BEGIN

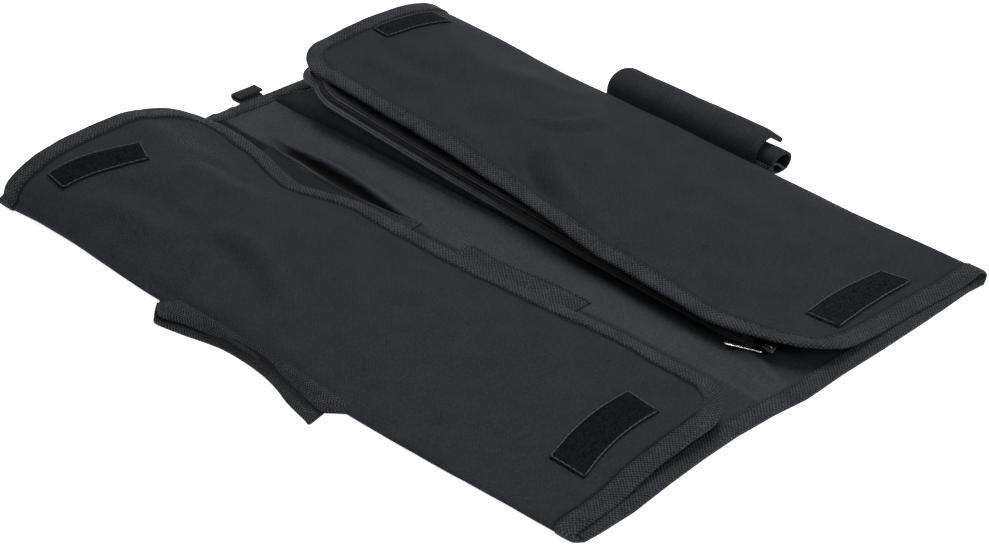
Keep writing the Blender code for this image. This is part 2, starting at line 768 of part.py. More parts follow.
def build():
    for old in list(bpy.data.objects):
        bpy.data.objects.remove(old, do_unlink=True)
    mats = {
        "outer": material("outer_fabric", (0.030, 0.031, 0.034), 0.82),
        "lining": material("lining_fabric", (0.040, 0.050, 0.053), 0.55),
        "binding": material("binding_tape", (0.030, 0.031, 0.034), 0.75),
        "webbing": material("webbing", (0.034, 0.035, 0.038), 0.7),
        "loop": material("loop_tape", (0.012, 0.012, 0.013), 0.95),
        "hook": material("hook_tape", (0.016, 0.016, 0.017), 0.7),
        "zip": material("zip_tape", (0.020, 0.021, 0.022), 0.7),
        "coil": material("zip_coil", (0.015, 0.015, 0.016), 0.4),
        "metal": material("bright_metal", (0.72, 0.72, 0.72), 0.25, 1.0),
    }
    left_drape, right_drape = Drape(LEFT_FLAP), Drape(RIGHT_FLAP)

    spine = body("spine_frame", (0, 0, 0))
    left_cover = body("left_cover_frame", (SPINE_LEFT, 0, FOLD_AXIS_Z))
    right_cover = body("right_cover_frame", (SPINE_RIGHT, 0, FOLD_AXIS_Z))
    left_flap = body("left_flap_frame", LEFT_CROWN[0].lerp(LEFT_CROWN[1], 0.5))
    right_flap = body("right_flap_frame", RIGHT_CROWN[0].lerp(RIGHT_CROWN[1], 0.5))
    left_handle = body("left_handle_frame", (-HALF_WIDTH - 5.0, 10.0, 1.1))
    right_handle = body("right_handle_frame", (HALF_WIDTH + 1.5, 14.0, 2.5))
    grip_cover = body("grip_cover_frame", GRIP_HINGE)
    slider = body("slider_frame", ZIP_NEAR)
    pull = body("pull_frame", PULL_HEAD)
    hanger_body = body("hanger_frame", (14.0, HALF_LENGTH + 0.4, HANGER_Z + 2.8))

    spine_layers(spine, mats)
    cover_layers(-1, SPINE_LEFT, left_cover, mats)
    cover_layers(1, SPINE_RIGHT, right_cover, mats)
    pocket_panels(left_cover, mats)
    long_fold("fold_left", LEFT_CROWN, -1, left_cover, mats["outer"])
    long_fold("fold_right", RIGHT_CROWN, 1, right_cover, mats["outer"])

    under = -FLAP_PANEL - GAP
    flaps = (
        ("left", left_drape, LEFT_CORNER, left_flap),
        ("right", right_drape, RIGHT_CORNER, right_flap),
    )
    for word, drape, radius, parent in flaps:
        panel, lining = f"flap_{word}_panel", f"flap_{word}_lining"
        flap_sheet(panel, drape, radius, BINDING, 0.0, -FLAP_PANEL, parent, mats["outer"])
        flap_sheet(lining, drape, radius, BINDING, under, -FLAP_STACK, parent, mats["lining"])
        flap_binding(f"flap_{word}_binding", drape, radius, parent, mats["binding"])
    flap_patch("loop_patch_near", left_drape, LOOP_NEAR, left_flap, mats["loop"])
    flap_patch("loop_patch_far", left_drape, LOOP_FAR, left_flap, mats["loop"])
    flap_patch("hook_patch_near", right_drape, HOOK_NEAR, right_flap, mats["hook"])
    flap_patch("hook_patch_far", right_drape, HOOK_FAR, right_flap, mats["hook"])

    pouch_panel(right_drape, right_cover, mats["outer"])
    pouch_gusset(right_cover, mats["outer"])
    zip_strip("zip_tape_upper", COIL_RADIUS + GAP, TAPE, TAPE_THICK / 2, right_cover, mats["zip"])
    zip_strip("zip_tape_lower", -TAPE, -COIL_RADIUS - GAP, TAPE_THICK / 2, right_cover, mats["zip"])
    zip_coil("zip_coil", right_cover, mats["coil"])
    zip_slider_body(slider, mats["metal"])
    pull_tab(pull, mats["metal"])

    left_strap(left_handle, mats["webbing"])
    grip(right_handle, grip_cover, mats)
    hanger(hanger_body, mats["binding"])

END
BEGIN

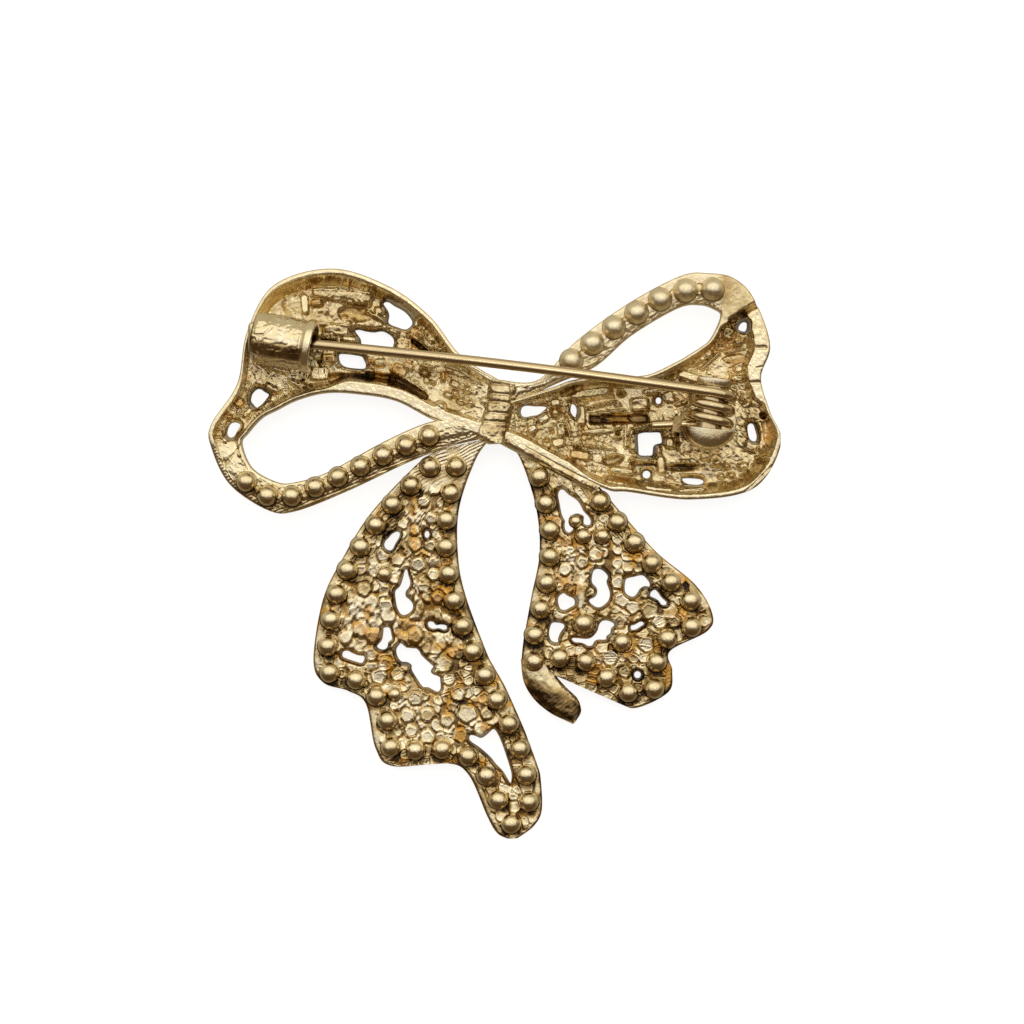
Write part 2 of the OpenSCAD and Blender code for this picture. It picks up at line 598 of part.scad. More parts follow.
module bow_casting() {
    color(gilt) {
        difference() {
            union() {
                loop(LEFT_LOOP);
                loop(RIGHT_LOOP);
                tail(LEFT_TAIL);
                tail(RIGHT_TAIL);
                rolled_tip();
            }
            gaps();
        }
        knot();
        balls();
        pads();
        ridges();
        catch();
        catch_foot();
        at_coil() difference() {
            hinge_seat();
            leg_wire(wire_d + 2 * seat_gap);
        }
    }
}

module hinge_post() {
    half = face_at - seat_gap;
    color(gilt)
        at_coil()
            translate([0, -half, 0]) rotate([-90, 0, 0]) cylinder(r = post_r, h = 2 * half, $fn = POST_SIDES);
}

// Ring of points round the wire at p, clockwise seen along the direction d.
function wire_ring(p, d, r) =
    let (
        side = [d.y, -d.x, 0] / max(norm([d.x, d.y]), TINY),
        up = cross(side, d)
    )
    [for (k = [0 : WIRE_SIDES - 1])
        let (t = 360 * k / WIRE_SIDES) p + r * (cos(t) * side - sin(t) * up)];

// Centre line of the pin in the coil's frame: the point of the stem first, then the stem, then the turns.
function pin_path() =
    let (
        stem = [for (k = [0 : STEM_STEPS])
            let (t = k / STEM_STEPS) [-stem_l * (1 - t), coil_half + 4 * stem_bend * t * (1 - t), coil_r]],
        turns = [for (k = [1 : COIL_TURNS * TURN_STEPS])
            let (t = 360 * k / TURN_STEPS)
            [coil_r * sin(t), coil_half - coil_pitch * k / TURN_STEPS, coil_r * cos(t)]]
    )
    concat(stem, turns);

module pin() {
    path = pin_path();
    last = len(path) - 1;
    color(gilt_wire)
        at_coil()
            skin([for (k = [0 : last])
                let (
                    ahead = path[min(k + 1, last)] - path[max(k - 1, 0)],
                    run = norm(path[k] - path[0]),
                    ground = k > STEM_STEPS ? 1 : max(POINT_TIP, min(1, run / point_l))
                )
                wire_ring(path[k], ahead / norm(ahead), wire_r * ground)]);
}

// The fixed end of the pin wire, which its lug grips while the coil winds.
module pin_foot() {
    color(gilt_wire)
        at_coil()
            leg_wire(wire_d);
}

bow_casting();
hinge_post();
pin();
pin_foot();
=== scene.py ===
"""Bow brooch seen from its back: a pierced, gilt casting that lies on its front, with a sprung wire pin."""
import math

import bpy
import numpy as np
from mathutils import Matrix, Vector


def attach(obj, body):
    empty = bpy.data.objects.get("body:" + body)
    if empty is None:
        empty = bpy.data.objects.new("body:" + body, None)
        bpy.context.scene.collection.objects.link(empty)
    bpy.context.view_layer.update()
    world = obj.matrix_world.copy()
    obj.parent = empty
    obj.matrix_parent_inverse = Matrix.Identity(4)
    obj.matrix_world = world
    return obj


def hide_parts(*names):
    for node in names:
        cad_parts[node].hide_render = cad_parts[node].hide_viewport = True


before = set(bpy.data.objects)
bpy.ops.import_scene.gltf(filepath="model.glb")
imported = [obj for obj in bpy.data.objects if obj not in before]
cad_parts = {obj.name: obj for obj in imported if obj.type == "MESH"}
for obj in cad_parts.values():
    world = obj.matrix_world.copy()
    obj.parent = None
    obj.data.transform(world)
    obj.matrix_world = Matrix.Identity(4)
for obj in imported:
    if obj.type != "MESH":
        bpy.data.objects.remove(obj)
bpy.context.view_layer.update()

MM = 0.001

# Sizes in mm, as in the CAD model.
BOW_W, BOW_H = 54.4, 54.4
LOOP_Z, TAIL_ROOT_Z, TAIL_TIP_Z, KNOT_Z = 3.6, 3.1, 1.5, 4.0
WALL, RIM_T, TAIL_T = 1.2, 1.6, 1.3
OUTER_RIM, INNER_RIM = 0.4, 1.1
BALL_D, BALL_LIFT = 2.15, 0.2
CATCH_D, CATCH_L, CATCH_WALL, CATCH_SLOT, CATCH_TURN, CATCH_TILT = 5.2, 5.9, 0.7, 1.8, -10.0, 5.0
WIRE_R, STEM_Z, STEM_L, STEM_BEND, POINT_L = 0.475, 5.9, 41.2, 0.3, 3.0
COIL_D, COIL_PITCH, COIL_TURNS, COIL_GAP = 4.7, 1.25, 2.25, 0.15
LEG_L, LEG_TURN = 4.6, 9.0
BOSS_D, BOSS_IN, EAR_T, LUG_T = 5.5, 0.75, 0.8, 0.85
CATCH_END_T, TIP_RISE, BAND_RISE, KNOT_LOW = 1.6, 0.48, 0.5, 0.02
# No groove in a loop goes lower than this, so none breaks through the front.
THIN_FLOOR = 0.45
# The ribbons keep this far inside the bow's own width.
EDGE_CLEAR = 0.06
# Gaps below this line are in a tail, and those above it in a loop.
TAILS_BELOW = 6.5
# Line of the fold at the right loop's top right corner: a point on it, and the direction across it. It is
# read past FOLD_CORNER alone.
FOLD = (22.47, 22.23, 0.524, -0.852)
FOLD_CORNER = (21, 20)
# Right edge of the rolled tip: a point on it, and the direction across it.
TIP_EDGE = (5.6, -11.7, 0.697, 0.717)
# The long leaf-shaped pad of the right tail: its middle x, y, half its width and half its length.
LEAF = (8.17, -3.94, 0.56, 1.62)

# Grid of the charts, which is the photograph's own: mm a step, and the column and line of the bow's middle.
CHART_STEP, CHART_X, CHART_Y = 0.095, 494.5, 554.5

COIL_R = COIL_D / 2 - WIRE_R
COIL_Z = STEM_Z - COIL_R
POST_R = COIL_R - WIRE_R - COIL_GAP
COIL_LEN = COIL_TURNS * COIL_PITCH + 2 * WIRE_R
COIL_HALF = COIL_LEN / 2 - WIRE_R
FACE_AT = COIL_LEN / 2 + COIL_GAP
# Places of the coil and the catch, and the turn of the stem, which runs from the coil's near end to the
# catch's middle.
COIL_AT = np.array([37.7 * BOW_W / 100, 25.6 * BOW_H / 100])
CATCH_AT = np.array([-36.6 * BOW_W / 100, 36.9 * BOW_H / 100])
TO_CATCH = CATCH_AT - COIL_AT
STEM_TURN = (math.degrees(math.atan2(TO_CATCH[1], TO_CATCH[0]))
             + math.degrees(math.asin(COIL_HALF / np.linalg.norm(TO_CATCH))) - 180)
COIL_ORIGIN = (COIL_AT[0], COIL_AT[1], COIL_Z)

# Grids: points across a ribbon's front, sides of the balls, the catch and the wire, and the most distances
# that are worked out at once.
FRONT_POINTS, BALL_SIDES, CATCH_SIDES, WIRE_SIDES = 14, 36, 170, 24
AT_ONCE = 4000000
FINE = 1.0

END

Only the lines from the one containing "the coil winds." to the one containing "if empty is" are to be printed, both ends included, exactly as written.

REPLY:
// The fixed end of the pin wire, which its lug grips while the coil winds.
module pin_foot() {
    color(gilt_wire)
        at_coil()
            leg_wire(wire_d);
}

bow_casting();
hinge_post();
pin();
pin_foot();
=== scene.py ===
"""Bow brooch seen from its back: a pierced, gilt casting that lies on its front, with a sprung wire pin."""
import math

import bpy
import numpy as np
from mathutils import Matrix, Vector


def attach(obj, body):
    empty = bpy.data.objects.get("body:" + body)
    if empty is None:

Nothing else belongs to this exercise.